I spent the day with our colleagues in DC yesterday for the e-Parliament space weapons meeting (http://www.e-parl.net/pages/space_hearing.htm),
and while this is not a definitive report on the meeting, here are a few observations I made that you might find interesting...
Nine parliamentarians from outside the US attended, and several US Members of Congress joined the meeting for brief periods of time, mostly just
long enough to make a brief presentation or remarks. Over the day, it created an odd dynamic where the US reps were not so much participants, as they were presenters to this international
group of Parliamentarians. Nevertheless, there was participation from both main US parties which was helpful and gave additional insight into what is happening in the US.
The pro-space weaponization expert presentations were very interesting, and useful in better understanding their arguments (and honing our own).
The first, by Ambassador Henry Cooper (ret) the former Chief US Negotiator at the Defense and Space Talks with the Soviet Union back in the 80s and a long-time proponent of SDI, argued that
the sea-based boost-phase interceptors should eventually lead to space-based interceptors, essentially reviving the "Brilliant Pebbles" program. Characterizing himself as an engineer, he
felt that the technology was mature even under Bush I, but that Clinton undid so much good work that had been accomplished...

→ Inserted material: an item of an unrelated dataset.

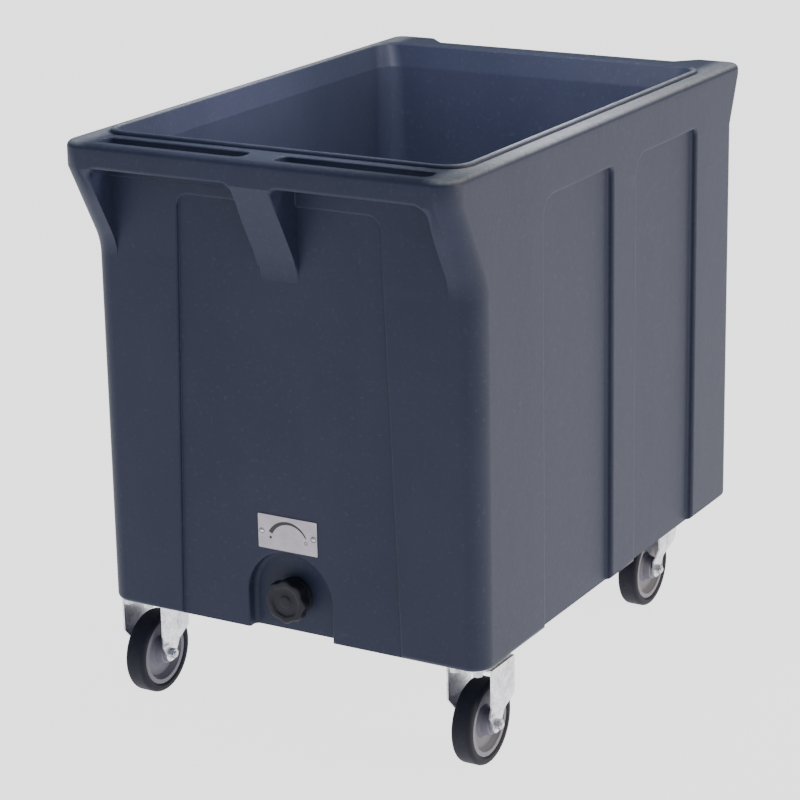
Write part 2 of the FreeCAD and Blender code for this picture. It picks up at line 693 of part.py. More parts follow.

The second presentation, so fervently in favour of space weapons as to be almost tongue-in-cheek, was by Professor Everett Dolman, Associate Professor of Comparative Military Studies at the
US Air Force's School of Advanced Air and Space Studies. He argued that as in the past, US military dominance of the sea and the air resulted in free and secure commerce, so would US
dominance of space. Later, Dolman explained that the US Air force's attitude is that if it ain't explicitly illegal, then it is permitted. But privately Dolman said this is more a criminal
law defence, but that international law is interpreted more broadly (e.g. the spirit of the law is taken more serious, not just the letter of the law), and that the Air Force is on thin ice
with this legal approach. (To their credit, both Cooper and Doman remained in the room throughout the whole day, and Cooper was committed to continuing the dialogue in the future.)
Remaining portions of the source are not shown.